*PROBLEM STATEMENT*
Give the lines of the material verbatim, from the first line to the line with "each sawn end.", including both.

*DATASET EXCERPT*
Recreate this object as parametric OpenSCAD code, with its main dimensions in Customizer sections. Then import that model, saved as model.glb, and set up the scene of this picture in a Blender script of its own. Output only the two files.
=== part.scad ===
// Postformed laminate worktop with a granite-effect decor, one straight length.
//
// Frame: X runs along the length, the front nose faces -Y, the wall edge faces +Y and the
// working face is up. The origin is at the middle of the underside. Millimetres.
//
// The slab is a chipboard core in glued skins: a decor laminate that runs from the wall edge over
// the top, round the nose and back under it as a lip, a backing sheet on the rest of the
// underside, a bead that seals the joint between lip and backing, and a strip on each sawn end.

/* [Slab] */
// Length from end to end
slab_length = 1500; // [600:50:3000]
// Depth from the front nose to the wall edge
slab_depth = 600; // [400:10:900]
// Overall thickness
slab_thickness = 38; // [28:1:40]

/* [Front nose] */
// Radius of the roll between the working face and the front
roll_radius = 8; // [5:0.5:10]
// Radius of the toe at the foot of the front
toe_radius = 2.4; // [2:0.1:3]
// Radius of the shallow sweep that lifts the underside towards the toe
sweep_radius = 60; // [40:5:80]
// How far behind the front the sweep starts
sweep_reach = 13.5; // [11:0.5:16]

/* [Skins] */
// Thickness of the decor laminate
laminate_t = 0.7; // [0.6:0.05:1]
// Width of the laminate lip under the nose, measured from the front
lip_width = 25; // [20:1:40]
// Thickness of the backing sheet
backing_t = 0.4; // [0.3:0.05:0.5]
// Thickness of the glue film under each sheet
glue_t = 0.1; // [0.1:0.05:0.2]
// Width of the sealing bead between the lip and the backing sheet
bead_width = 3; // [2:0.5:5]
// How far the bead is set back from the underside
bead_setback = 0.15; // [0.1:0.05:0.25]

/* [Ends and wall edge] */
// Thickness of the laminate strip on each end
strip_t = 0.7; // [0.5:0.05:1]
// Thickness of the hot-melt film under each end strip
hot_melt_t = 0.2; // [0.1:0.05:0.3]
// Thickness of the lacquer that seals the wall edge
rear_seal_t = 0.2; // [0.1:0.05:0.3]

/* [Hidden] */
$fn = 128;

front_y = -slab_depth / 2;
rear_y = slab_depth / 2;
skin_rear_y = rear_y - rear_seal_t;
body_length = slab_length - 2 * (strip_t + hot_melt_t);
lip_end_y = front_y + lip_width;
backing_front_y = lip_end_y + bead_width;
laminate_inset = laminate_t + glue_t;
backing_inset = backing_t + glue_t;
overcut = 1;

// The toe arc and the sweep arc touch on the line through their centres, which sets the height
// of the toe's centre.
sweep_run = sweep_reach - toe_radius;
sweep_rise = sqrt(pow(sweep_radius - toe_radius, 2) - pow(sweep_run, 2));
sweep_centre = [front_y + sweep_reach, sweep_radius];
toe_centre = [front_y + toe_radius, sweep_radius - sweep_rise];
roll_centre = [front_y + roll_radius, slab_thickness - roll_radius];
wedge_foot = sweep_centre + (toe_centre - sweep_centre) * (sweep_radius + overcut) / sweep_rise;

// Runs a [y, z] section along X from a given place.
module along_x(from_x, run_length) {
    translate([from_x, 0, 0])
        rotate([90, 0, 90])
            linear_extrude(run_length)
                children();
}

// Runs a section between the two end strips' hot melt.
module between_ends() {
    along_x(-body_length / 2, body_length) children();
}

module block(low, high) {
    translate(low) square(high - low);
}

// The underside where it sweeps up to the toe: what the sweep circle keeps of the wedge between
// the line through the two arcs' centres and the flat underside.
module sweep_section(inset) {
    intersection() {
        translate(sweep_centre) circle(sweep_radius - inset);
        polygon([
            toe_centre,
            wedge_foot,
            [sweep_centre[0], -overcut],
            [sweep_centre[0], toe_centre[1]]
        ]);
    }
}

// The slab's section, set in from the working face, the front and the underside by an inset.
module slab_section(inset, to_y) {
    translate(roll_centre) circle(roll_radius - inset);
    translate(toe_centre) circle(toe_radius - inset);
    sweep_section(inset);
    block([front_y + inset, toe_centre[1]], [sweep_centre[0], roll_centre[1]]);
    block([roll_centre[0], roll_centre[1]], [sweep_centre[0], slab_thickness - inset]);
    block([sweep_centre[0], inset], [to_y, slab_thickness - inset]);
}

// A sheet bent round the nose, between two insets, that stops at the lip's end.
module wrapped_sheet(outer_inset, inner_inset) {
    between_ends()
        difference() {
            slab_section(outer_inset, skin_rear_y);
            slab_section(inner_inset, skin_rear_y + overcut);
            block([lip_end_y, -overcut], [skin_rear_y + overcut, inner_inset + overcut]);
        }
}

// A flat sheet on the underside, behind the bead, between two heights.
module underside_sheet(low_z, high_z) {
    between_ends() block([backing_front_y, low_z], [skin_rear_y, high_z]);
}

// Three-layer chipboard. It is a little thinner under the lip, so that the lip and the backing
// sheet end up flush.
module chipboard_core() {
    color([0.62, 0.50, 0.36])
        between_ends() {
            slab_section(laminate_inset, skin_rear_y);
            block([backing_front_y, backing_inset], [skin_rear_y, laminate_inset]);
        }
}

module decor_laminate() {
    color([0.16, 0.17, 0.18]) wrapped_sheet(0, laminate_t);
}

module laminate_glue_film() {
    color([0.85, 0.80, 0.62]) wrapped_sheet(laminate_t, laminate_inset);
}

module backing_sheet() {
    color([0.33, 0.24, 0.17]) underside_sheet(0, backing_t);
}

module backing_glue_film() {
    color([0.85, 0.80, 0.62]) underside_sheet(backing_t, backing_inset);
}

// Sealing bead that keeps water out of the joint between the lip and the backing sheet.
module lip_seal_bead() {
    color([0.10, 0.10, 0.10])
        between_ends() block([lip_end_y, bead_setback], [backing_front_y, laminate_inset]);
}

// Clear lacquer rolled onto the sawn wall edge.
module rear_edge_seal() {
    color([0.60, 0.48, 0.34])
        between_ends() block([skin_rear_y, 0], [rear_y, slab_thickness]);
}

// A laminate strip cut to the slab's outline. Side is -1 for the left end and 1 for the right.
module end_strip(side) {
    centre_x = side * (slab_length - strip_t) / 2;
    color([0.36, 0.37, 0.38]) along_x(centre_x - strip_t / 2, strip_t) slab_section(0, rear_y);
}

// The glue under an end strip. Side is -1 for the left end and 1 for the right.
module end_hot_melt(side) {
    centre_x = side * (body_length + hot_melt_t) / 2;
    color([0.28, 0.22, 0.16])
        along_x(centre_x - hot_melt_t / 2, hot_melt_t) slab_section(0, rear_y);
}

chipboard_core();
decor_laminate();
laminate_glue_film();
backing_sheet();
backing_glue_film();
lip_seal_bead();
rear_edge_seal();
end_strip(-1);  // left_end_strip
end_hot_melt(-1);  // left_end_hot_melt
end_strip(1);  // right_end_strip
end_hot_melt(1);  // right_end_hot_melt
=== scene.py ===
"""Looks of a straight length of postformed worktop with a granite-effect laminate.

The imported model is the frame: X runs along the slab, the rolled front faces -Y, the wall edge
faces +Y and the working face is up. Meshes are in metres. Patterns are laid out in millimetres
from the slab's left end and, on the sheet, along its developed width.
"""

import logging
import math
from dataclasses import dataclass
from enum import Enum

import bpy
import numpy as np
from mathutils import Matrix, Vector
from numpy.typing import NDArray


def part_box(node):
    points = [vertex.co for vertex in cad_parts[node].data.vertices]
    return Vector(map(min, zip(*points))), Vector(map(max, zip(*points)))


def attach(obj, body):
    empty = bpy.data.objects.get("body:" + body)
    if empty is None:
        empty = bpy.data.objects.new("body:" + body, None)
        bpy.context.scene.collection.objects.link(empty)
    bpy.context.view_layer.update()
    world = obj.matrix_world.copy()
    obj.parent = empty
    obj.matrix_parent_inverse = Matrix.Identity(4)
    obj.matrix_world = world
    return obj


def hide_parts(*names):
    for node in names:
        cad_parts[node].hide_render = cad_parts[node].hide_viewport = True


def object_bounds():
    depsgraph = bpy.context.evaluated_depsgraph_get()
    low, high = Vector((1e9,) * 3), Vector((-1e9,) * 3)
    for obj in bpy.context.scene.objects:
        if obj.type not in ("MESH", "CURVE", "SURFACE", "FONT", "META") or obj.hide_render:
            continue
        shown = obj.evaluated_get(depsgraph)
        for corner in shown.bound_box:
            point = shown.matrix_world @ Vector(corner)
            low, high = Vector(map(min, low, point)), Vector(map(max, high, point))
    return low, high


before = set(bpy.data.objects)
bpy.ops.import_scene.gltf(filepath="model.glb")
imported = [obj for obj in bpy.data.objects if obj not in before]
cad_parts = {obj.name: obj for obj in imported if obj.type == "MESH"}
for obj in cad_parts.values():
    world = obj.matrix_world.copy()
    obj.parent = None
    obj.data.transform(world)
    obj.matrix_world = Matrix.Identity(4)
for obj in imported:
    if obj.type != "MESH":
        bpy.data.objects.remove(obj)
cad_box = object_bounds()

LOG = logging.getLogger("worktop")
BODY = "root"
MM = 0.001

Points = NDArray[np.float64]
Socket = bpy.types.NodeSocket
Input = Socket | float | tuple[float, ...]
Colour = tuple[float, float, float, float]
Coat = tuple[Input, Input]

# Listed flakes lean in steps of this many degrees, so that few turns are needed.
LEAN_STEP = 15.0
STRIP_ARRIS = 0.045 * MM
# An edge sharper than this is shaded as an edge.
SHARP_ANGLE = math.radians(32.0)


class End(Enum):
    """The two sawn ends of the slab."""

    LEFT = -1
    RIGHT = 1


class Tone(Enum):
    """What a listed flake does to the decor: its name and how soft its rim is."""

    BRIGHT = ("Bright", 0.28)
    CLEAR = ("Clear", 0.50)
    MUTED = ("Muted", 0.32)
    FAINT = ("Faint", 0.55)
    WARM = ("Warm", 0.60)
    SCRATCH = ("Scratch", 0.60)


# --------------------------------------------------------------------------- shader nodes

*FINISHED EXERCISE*
Recreate this object as parametric OpenSCAD code, with its main dimensions in Customizer sections. Then import that model, saved as model.glb, and set up the scene of this picture in a Blender script of its own. Output only the two files.
=== part.scad ===
// Postformed laminate worktop with a granite-effect decor, one straight length.
//
// Frame: X runs along the length, the front nose faces -Y, the wall edge faces +Y and the
// working face is up. The origin is at the middle of the underside. Millimetres.
//
// The slab is a chipboard core in glued skins: a decor laminate that runs from the wall edge over
// the top, round the nose and back under it as a lip, a backing sheet on the rest of the
// underside, a bead that seals the joint between lip and backing, and a strip on each sawn end.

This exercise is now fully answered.